Bug #14011
closedAppveyor failure - svn 60172 - ‘webrick: do not hang acceptor on slow TLS connections’
Description
I noticed the recent Appveyor failure from ‘webrick: do not hang acceptor on slow TLS connections’ svn 60172.
Coincidentally, I recently tried a MinGW build with the gem puma using SSL. It builds fine with ruby 2.2 thru trunk, but also has several Appveyor failures similar to the above, as all involve SSL servers and nonblock connections.
I’m happy to help with testing, but I suspect this is beyond my current knowledge in terms of a fix…
FYI, I did run up puma locally with a static rack, http, and trunk; everything works fine. I did not write code to connect it with multiple concurrent clients (I’ve done that before back when I was coding in C#). I also understand that some things may ‘just not work’ on windows.
Thanks again, Greg
Files
Updated by normalperson (Eric Wong) about 7 years ago
Greg.mpls@gmail.com wrote:
Maybe usa can help...
Or maybe sprinkle `warn "#{LINE} ...\n"' in the test code and
webrick source to see where it stops?
I noticed the recent Appveyor failure from ‘webrick: do not hang acceptor on slow TLS connections’ svn 60172.
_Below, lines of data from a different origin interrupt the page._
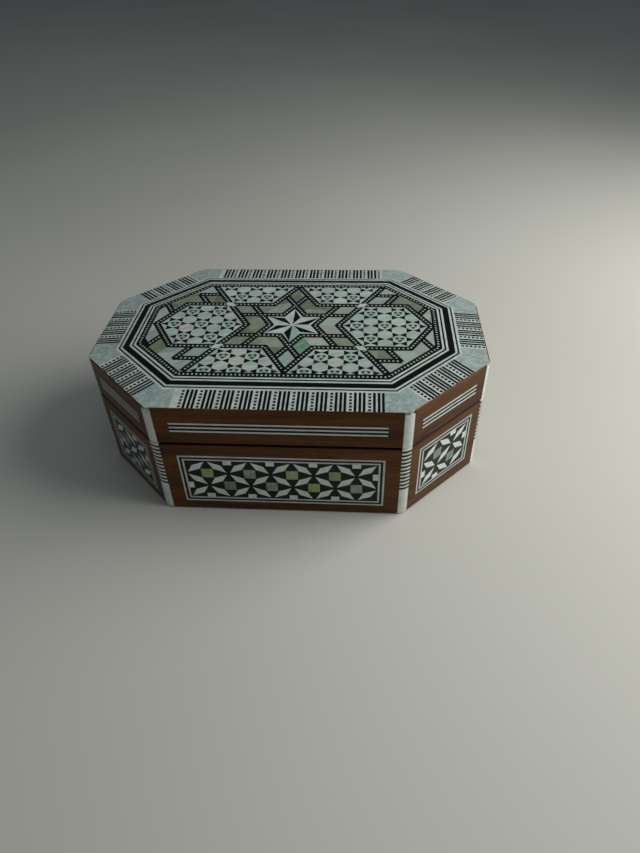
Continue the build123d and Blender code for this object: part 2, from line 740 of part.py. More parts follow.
def main():
    os.makedirs("parts", exist_ok=True)
    make_base()
    make_panels()
    make_corner_strips()
    make_lid()
    make_hinges()
    make_border()
    make_frame()
    make_field()


main()
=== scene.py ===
from math import ceil, cos, pi, radians, sin, sqrt, tan

import bmesh
import bpy
from mathutils import Matrix, Vector, noise


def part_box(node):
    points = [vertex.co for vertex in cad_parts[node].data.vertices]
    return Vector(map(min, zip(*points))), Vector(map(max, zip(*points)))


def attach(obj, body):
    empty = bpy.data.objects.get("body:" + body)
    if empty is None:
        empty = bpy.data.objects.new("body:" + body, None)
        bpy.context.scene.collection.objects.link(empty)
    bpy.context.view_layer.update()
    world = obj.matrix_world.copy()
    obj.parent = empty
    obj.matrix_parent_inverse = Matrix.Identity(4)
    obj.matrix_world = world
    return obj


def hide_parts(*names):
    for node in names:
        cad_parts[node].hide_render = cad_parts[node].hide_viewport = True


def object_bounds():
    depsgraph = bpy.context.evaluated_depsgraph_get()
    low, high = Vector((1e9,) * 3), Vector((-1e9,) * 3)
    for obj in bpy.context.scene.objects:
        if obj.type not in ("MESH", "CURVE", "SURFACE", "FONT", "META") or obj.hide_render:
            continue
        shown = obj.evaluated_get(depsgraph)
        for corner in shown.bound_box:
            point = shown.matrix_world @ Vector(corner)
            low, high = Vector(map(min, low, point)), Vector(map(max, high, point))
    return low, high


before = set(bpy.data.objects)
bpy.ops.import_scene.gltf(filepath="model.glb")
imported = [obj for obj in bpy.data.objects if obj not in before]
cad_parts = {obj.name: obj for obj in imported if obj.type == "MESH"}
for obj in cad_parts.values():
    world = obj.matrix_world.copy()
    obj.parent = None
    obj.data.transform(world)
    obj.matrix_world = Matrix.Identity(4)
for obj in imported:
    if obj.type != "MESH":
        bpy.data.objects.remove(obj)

MM = 0.001
CAD_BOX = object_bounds()

# ------------------------------------------------------------------ dimensions of the lid's pattern
CORNER_CUT = 33.9 * MM      # reach of each 45 degree side
DOME_RISE = 1.6 * MM        # the flat field above the lid's edge
PARTING = 38.1 * MM         # height of the line between base and lid
LIP = 0.5 * MM              # wood outside the border
KEY_BORDER = 11.2 * MM      # width of the striped border
PLATE_REACH = 9.8 * MM      # corner plates along each side
FIELD_INSET = 22.1 * MM     # outer edge to the flat field
DOTTED_BAND = 2.95 * MM
STAR_R = 35.7 * MM          # centre to tip of the large star
STAR_CENTRE = Vector((0.8, 0.9)) * MM   # the star's middle on the lid
STAR_S = STAR_R / sqrt(3)
FILET = 3.2 * MM            # width of the filets
INNER_LINE = 8.6 * MM       # centre to the inner star's filets
TILE_DEPTH = 0.3 * MM       # how deep a tessera's mesh reaches
PROUD = 0.03 * MM           # how far the tesserae stand above their ground

FIELD_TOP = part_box("lid_mosaic_hexagons")[1].z
EDGE_TOP = FIELD_TOP - DOME_RISE
HALF_LENGTH = CAD_BOX[1].x
HALF_WIDTH = CAD_BOX[1].y


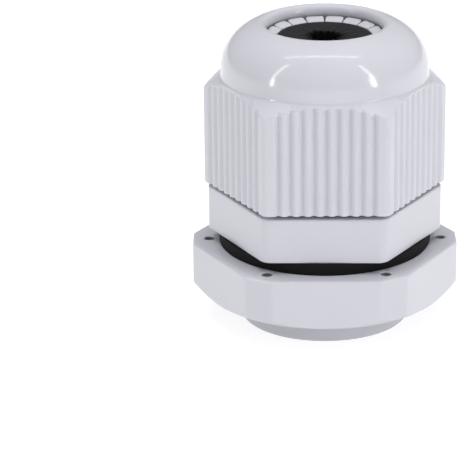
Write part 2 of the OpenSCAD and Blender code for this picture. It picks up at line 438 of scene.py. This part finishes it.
def cap_column(station):
    """One closed outline of the cap nut, up its outside and down its inside."""
    x, y, nx, ny, along, on_flat = station
    depth = groove_depth(along) if on_flat else 0.0
    # a groove runs out through the shoulder's edge, but never into the dome
    land = 0.1
    dome_y = math.sqrt((DOME_R + land) ** 2 - min(abs(along), DOME_R) ** 2)
    top_depth = SHOULDER_SHARE * min(depth, CAP_AF / 2 - dome_y) if on_flat else 0.0
    reach = math.hypot(x - nx * top_depth, y - ny * top_depth)
    ux, uy = (x - nx * top_depth) / reach, (y - ny * top_depth) / reach
    angle = math.atan2(uy, ux)
    shoulder_z = DOME_Z - (reach - DOME_R) * SHOULDER_SLOPE
    column = []

    def wall(inset, z):
        column.append((x - nx * inset, y - ny * inset, z))

    def lathe(r, z):
        column.append((ux * r, uy * r, z))

    for inset, rise in quarter(CAP_EDGE, 4):
        wall(depth + inset, CAP_Z + rise)
    runout_z = shoulder_z - GROOVE_RUNOUT
    for z in evenly(CAP_Z + 1.2, runout_z, 5):
        wall(depth, z)
    for t in evenly(0, 1, 6)[1:]:
        wall(top_depth + (depth - top_depth) * math.sqrt(1 - t * t), runout_z + 0.5 * t)
    # the shoulder's outer edge is rounded and its crease under the dome hollowed, less where it is narrow
    width = math.hypot(1, SHOULDER_SLOPE) * (reach - DOME_R)
    below, above = (reach, shoulder_z - 3, 0), (DOME_R, DOME_Z + 3, 0)
    for r, z in round_corners([below, (reach, shoulder_z, min(SHOULDER_FILLET, 1.27 * width)),
                               (DOME_R, DOME_Z, min(CREASE_FILLET, 0.63 * width)), above], 6)[1:-1]:
        lathe(r, z)
    for r, z in dome_outline():
        lathe(r, z)
    # down inside: the mouth, the cone that presses the fingers in, and the nut's thread
    cone_r, cone_z = FINGER_CONE
    for r, z in [(MOUTH_R, cone_z + 0.22), (cone_r - 0.02, cone_z + 0.06), (cone_r, cone_z), (8.2, 32.35),
                 (9.55, 30.3), (NUT_GROOVE_R, 29.2), (NUT_GROOVE_R, 27.5)]:
        lathe(r, z)
    for z in spaced(CAP_THREAD_TOP, CAP_Z + 0.45, COARSE_STEP):
        lathe(inside_wall(z, angle, CAP_THREAD), z)
    lathe(NUT_GROOVE_R + 0.43, CAP_Z + 0.02)
    lathe(NUT_GROOVE_R + 0.48, CAP_Z)
    return column


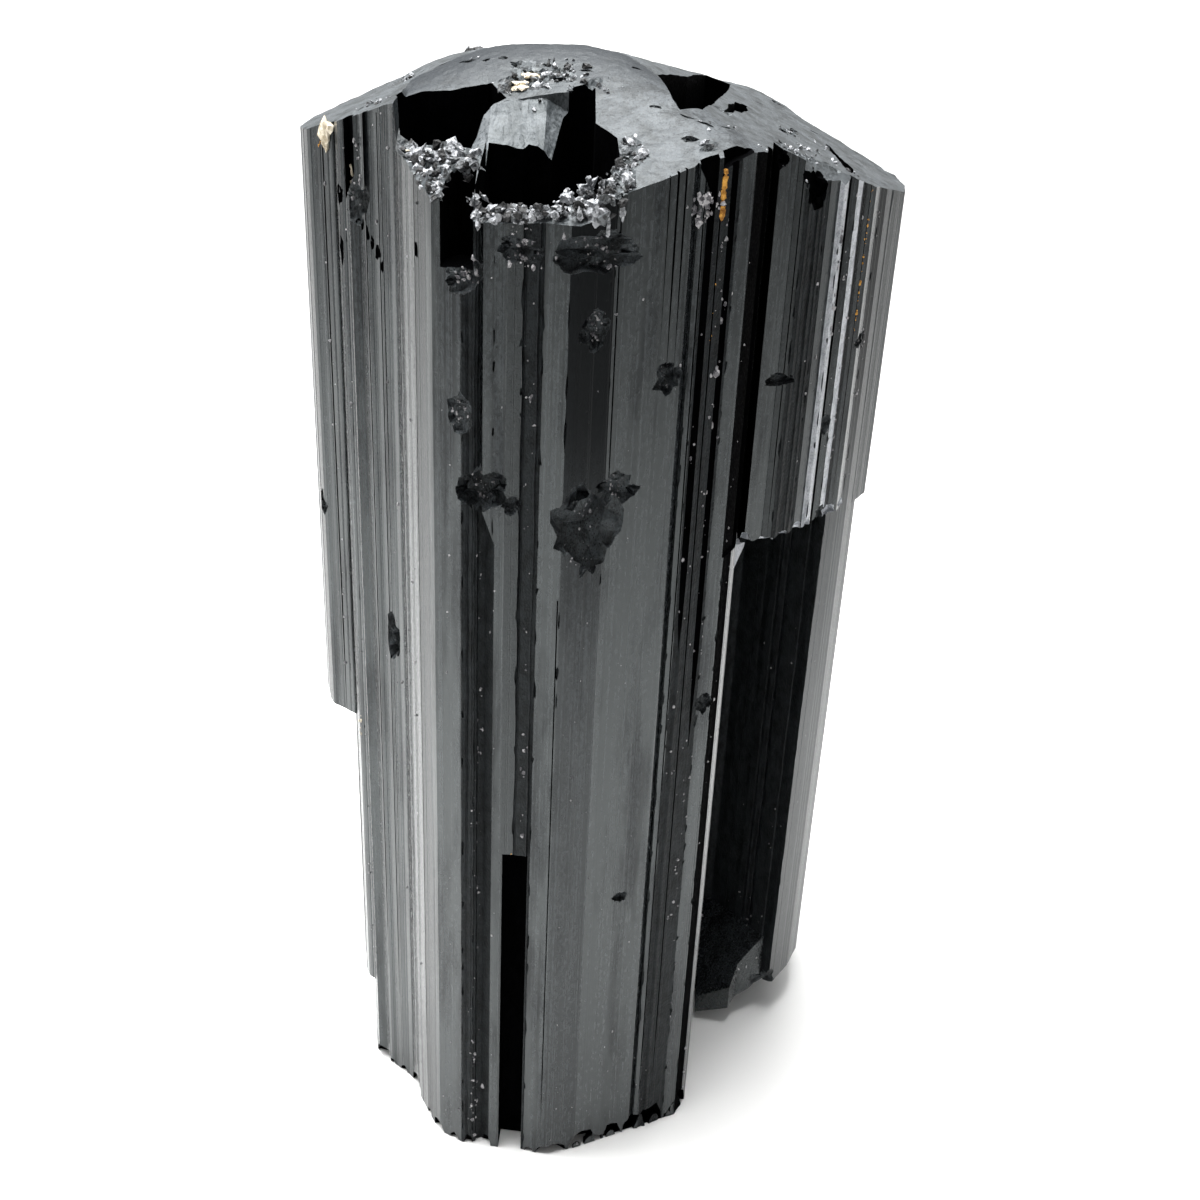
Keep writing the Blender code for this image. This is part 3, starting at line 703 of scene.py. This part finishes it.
def groove_blades(grooves):
    """Thin upright blades with pointed ends, standing across the face that they cut."""
    shape = bmesh.new()
    for x, y, facing, width, depth, low, high in grooves:
        out_x, out_y = outward(facing)
        edge, taper = width / 2, -depth * 0.6
        blade = [(-edge, OUTSIDE), (edge, OUTSIDE), (edge, taper), (0.0, -depth), (-edge, taper)]
        rings = []
        for z, share in ((low, TIP_SHARE), (low + GROOVE_TAPER, 1.0), (high, 1.0)):
            spots = [(a * share, b if b > 0.0 else b * share) for a, b in blade]
            spots = [(x - a * out_y + b * out_x, y + a * out_x + b * out_y) for a, b in spots]
            rings.append([shape.verts.new(place(*spot, z)) for spot in spots])
        skin(shape, rings)
    for face in shape.faces:
        face.material_index = HOLLOW
    return make_object(shape)


combine(crystal, groove_blades(GROOVES))

# ---- nicks: the etched strips' edges are bitten in many small places ----
# Corner, facing in degrees, lower and upper end, half width and mean gap along the edge.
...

Is that appveyor link supposed to show test output? I don't use
JavaScript or GUIs. Is there plain text or simple HTML log output?
I’m happy to help with testing, but I suspect this is beyond
my current knowledge in terms of a fix…
Mainly, it is breaking down steps and putting warn/fprintf
statements everywhere to figure out what's running or stuck.
There's probably platform-specific tracing tools you can use,
too.
FYI, I did run up puma locally with a static rack, http, and
Did you mean https?
trunk; everything works fine. I did not write code to connect
it with multiple concurrent clients (I’ve done that before
back when I was coding in C#). I also understand that some
things may ‘just not work’ on windows.
If you meant "https" above, try only making one TCP connection
without the SSL/TLS handshake; then sleep the process:
c = TCPSocket.new(host, port)
# no OpenSSL stuff
sleep # forever
Then, try to make normal HTTPS connections from a different
terminal or browser and see if it works or gets stuck.
Updated by MSP-Greg (Greg L) about 7 years ago
- File trunk_mingw_puma.txt trunk_mingw_puma.txt added
- File trunk_mswin_webrick.txt trunk_mswin_webrick.txt added
Eric,
Thanks for the quick response. I've attached the two logs. I really hate the posts where people have a gazillion lines of a seg fault report...
Re this issue, it seems that it (mostly) involves code in ruby openssl or net/*, not code that's part of either webrick or puma.
I did mean http. IOW, puma set as a non ssl server works fine run on a mingw trunk build with a Chrome client. When I try to change it over to ssl (set verify_mode to none on client and server, provide key and cert files, etc), the client I set up in code can't connect. Similar 'host disconnected' errors.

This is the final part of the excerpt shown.